PROBLEM DETAILS -> Scan the entries below. List each line with "empty".

====

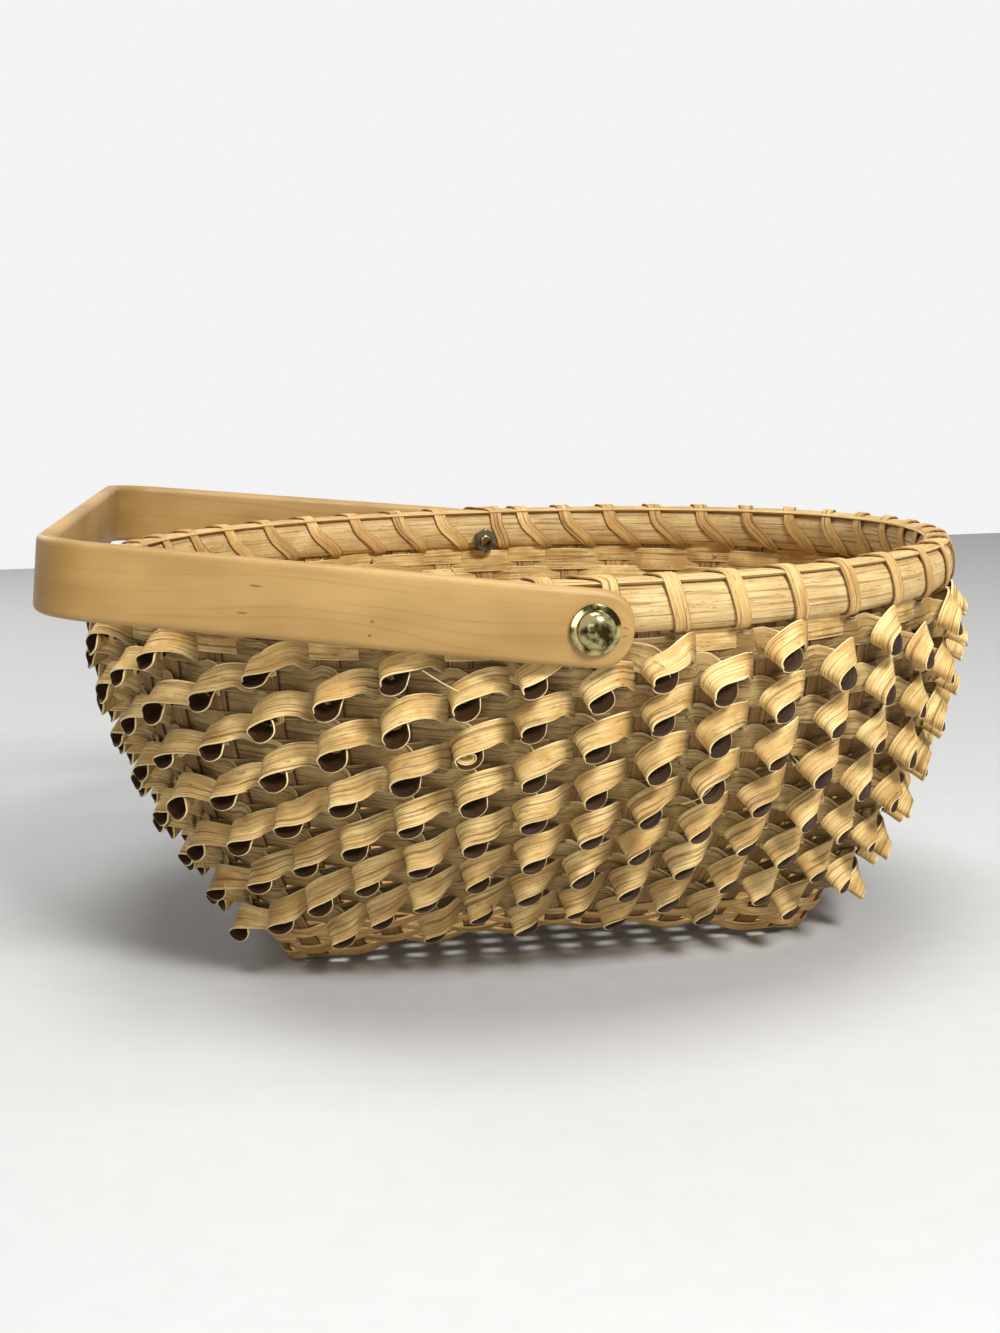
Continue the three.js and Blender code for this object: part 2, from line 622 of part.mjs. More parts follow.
// The handle in its own frame: the pivots lie on the Y axis and the arms run towards -X.
function handleGeometry() {
  const armY = ARM_INNER_FACE + HANDLE_THICKNESS / 2;
  const barX = -(HANDLE_REACH - HANDLE_THICKNESS / 2);
  const corner = new THREE.Vector2(barX, HANDLE_BAR_HALF_WIDTH);
  const sideways = new THREE.Vector2(0, 1);
  const armStart = new THREE.Vector2(-ARM_STRAIGHT_REACH, armY);
  const inward = corner.clone().sub(armStart).normalize();
  const turn = Math.PI / 2 + Math.atan2(-inward.y, -inward.x);
  const trim = HANDLE_BEND_RADIUS * Math.tan((Math.PI - turn) / 2);
  const bendStart = corner.clone().addScaledVector(inward, -trim);
  const armNormal = new THREE.Vector2(inward.y, -inward.x);
  if (armNormal.y < 0) {
    armNormal.negate();
  }
  const centre = bendStart.clone().addScaledVector(armNormal, -HANDLE_BEND_RADIUS);
  const half = [];
  const endRadius = HANDLE_WIDTH / 2;
  for (let k = 0; k <= ARM_END_STEPS; k += 1) {
    const angle = ((Math.PI / 2) * (ARM_END_STEPS + 0.35 - k)) / (ARM_END_STEPS + 0.35);
    const place = new THREE.Vector2(endRadius * Math.sin(angle), armY);
    half.push({ place, normal: sideways, height: HANDLE_WIDTH * Math.cos(angle) });
  }
  const kink = sideways.clone().add(armNormal).normalize();
  half.push({ place: armStart, normal: kink, height: HANDLE_WIDTH });
  const startAngle = Math.atan2(armNormal.y, armNormal.x);
  for (let k = 0; k <= BEND_STEPS; k += 1) {
    const angle = startAngle + ((Math.PI - startAngle) * k) / BEND_STEPS;
    const normal = new THREE.Vector2(Math.cos(angle), Math.sin(angle));
    half.push({ place: centre.clone().addScaledVector(normal, HANDLE_BEND_RADIUS), normal, height: HANDLE_WIDTH });
  }
  const ring = ({ place, normal, height }, side) =>
    bandSection(
      new THREE.Vector3(place.x, side * place.y, 0),
      new THREE.Vector3(normal.x, side * normal.y, 0),
      height,
    );
  const farArm = half.map((part) => ring(part, 1));
  const nearArm = half.map((part) => ring(part, -1)).reverse();
  const band = solidOf(loft([...farArm, ...nearArm], false));
  const reach = armY + HANDLE_THICKNESS + CUT_OVERRUN;
  return geometryOf(band.subtract(pivotDrill(-reach, reach, 0)));
}

function buildHandle() {
  const handle = addMesh("swing_handle", handleGeometry(), COLOURS.handle);
  handle.position.z = PIVOT_HEIGHT;
  handle.rotation.y = HANDLE_REST_TILT;
}

// A flat ring along Y. The inner face lies at the distance from the middle of the basket.
function washerGeometry(diameter, thickness) {
  const r = diameter / 2;
  const profile = [
    new THREE.Vector2(HOLE_RADIUS, 0),
    new THREE.Vector2(r, 0),
    new THREE.Vector2(r, thickness),
    new THREE.Vector2(HOLE_RADIUS, thickness),
    new THREE.Vector2(HOLE_RADIUS, 0),
  ];
  return new THREE.LatheGeometry(profile, ROUND_SIDES);
}

// The bolt along Y from its inner end at zero: a shank and a domed head.
function boltGeometry(shankLength) {
  const r = BOLT_DIAMETER / 2;
  const headRadius = BOLT_HEAD_DIAMETER / 2;
  const profile = [
    new THREE.Vector2(0, 0),
    new THREE.Vector2(r, 0),
    new THREE.Vector2(r, shankLength),
    new THREE.Vector2(headRadius, shankLength),
  ];
  for (let k = 1; k <= DOME_STEPS; k += 1) {
    const angle = ((Math.PI / 2) * k) / DOME_STEPS;
    const x = k === DOME_STEPS ? 0 : headRadius * Math.cos(angle);
    profile.push(new THREE.Vector2(x, shankLength + BOLT_HEAD_HEIGHT * Math.sin(angle)));
  }
  return new THREE.LatheGeometry(profile, ROUND_SIDES);
}

function nutGeometry() {
  const outline = new THREE.Shape();
  const radius = NUT_ACROSS_FLATS / 2 / Math.cos(Math.PI / 6);
  for (let k = 0; k < 6; k += 1) {
    const angle = (Math.PI * k) / 3;
    const x = radius * Math.cos(angle);
    const y = radius * Math.sin(angle);
    if (k === 0) {
      outline.moveTo(x, y);
    } else {
      outline.lineTo(x, y);
    }
  }
  outline.closePath();
  const hole = new THREE.Path();
  hole.absarc(0, 0, HOLE_RADIUS, 0, 2 * Math.PI, true);
  outline.holes.push(hole);
  const nut = new THREE.ExtrudeGeometry(outline, {
    depth: NUT_THICKNESS,
    bevelEnabled: false,
    curveSegments: ROUND_SIDES,
  });
  return nut.rotateX(-Math.PI / 2);
}

// Pivot hardware of one side, laid out from the inner end of the bolt towards its head.
function buildPivot(side, name) {
  const hoopInside = RIM_HALF_WIDTH - STAKE_INSET + innerFace;
  const nutInner = hoopInside - SEAT_GAP - NUT_THICKNESS;
  const boltEnd = nutInner - BOLT_PAST_NUT;
  const spacerInner = RIM_HALF_WIDTH + SEAT_GAP;
  const spacerThickness = ARM_TO_RIM - 2 * SEAT_GAP;
  const washerInner = ARM_INNER_FACE + HANDLE_THICKNESS + SEAT_GAP;
  const shankLength = washerInner + WASHER_THICKNESS + SEAT_GAP - boltEnd;
  const place = (geometry, label, y, colour) => {
    const mesh = addMesh(`${name}_${label}`, geometry, colour, true);
    mesh.position.set(0, side * y, PIVOT_HEIGHT);
    mesh.rotation.x = side > 0 ? 0 : Math.PI;
  };
  place(boltGeometry(shankLength), "pivot_bolt", boltEnd, COLOURS.metal);
  place(washerGeometry(WASHER_DIAMETER, WASHER_THICKNESS), "pivot_washer", washerInner, COLOURS.metal);
  place(washerGeometry(SPACER_DIAMETER, spacerThickness), "spacer_washer", spacerInner, COLOURS.metal);
  place(nutGeometry(), "pivot_nut", nutInner, COLOURS.nut);
}

buildSplints();
buildFootWeavers();
buildCurlRows();
buildRim();
buildLashing();
buildHandle();
buildPivot(-1, "near");
buildPivot(1, "far");

// The origin lies under the middle of the whole part, with the handle folded down.
const extent = new THREE.Box3().setFromObject(basket, true);
basket.position.x = -(extent.min.x + extent.max.x) / 2;

export default basket;
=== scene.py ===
# A splint basket with curled weavers, a lashed rim and a bent wooden swing handle.
# Lengths are in millimetres in the basket's own frame and are turned into metres when a mesh is made.
import bisect
import math
import random
import bmesh
import bpy
from mathutils import Matrix, Vector, noise


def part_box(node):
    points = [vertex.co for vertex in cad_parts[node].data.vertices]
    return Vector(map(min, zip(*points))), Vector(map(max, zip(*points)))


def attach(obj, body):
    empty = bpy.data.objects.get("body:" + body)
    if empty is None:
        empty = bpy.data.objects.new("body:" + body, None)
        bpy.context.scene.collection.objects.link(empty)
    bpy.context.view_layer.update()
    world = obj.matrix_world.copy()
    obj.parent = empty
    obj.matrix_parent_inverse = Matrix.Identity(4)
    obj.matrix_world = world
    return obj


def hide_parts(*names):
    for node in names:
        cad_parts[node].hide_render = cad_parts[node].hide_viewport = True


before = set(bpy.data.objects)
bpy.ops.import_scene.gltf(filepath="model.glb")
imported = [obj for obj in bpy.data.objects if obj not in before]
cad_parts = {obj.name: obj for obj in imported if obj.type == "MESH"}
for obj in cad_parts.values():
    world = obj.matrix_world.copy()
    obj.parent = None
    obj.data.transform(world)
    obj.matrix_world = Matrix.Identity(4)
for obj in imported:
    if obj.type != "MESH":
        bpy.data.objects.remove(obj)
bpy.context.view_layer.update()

METRES = 0.001
PER_MM = 1 / METRES
UP = Vector((0, 0, 1))
RANDOM = random.Random(11)

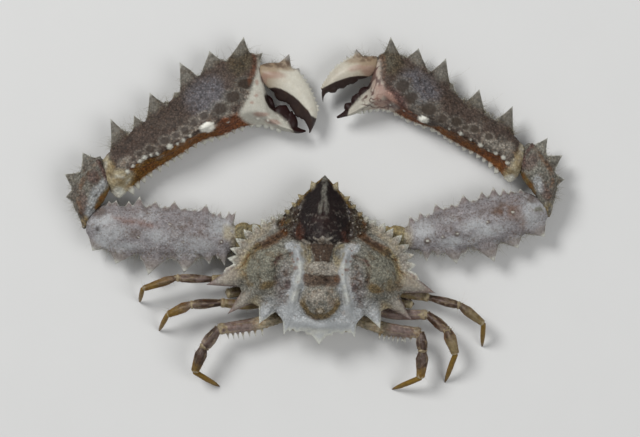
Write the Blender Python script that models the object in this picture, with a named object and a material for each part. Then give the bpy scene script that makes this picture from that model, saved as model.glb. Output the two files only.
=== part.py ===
# Elbow crab, a dried specimen that lies on its belly with both claws folded in front of it.
# Metres, +Z up. +Y is the way the crab faces and X is across it.
# The origin is on the ground, under the flat middle of the tail plate.
# All the sizes below are in millimetres and are turned into metres by MM.

import math

import bmesh
import bpy
from mathutils import Matrix, Vector

MM = 0.001
GAP = 0.3  # left between neighbouring pieces

# The body is built symmetric about its own middle line, then set on this spot and turned.
BODY_X = 0.1
BODY_Y = 3.0
BODY_TURN = -2.0  # degrees about Z

# Heights of the body above the ground.
CROWN = 12.6
FRONT_MARGIN = 6.4
REAR_MARGIN = 7.6
SHELL_FLOOR = 4.5
STERNUM_TOP = SHELL_FLOOR - GAP
STERNUM_BOTTOM = 0.9
TAIL_THICKNESS = STERNUM_BOTTOM - GAP

# Half of the carapace's outline, from the beak round the right side to the rear, as (x, y).
OUTLINE = [
    (0.0, 19.0), (1.2, 17.6), (2.6, 16.3), (4.0, 15.0), (5.6, 13.4), (7.0, 11.8),
    (8.6, 10.2), (11.2, 9.0), (13.4, 7.6), (15.2, 6.0), (16.6, 4.0), (17.4, 1.6),
    (17.4, -0.8), (16.2, -3.0), (15.8, -4.6), (15.0, -6.4), (13.2, -7.8), (10.8, -8.4),
    (8.8, -8.8), (7.8, -10.2), (7.2, -11.8), (5.2, -12.3), (2.8, -12.7), (1.2, -13.4), (0.0, -13.9),
]

# Swellings and hollows of the carapace on one side, as (x, y, radius, height).
SWELLINGS = [
    (0.0, 7.6, 4.6, 1.5), (0.0, 15.5, 2.6, 0.7), (0.0, 0.6, 2.6, 0.9), (0.0, -6.6, 3.8, 1.6),
    (9.2, 1.6, 4.2, 1.9), (9.6, -4.6, 3.2, 1.2), (5.0, -4.0, 1.6, 0.9),
    (4.6, 4.6, 2.0, -1.6), (5.6, -0.6, 1.7, -1.1), (12.8, 5.6, 2.2, -1.2), (0.0, -2.4, 1.6, -0.6),
]

# Spines of the carapace's right side, as (root x, root y, tip x, tip y, half width, tip height).
BODY_SPINES = [
    (16.4, -2.2, 22.9, -3.8, 2.3, 6.6),
    (14.2, -6.4, 18.5, -9.4, 1.5, 7.4),
    (10.4, -8.0, 12.0, -11.0, 1.5, 9.2),
    (6.6, -11.4, 7.0, -13.2, 0.7, 7.2),
    (2.0, 16.2, 2.7, 17.2, 0.35, 6.6),
    (16.6, 1.5, 18.9, 1.9, 0.9, 6.8),
    (16.4, 3.3, 18.3, 3.6, 0.9, 6.8),
    (15.4, 5.0, 17.3, 5.5, 0.9, 6.8),
    (14.3, 6.4, 15.8, 7.2, 0.8, 6.8),
    (12.9, 7.4, 14.4, 8.4, 0.8, 6.7),
    (11.3, 8.2, 12.2, 9.6, 0.8, 6.7),
    (9.0, 9.2, 9.8, 10.6, 0.7, 6.6),
    (7.0, 10.8, 7.9, 11.9, 0.6, 6.5),
]
REAR_SPINE = (0.0, -12.8, 0.0, -14.9, 1.3, 7.4)

# Half widths of the belly at places along it, as (y, half width), and the balls at the leg roots.
STERNUM_WIDTHS = [(8.4, 5.6), (4.0, 8.2), (0.0, 8.4), (-4.0, 7.6), (-7.5, 6.2), (-11.0, 4.2)]
COXAE = [(8.1, 4.8, 1.6), (8.5, 0.2, 1.3), (7.9, -2.9, 1.3), (7.0, -5.8, 1.3), (5.6, -8.6, 1.3)]
TAIL_OUTLINE = [(3.4, -10.6), (3.0, -6.0), (2.2, -1.5), (1.3, 2.6), (0.0, 4.2)]
MOUTH_PLATE = {"x": 2.0, "y": 11.0, "z": 3.4, "size": (3.2, 4.6, 1.0), "lean": 12.0}
EYE = {"x": 4.9, "y": 13.3, "z": 5.5, "radius": 0.8}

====

OUTPUT FOR THIS EXERCISE ->
    empty = bpy.data.objects.get("body:" + body)
    if empty is None:
        empty = bpy.data.objects.new("body:" + body, None)
        bpy.context.scene.collection.objects.link(empty)
    obj.parent = empty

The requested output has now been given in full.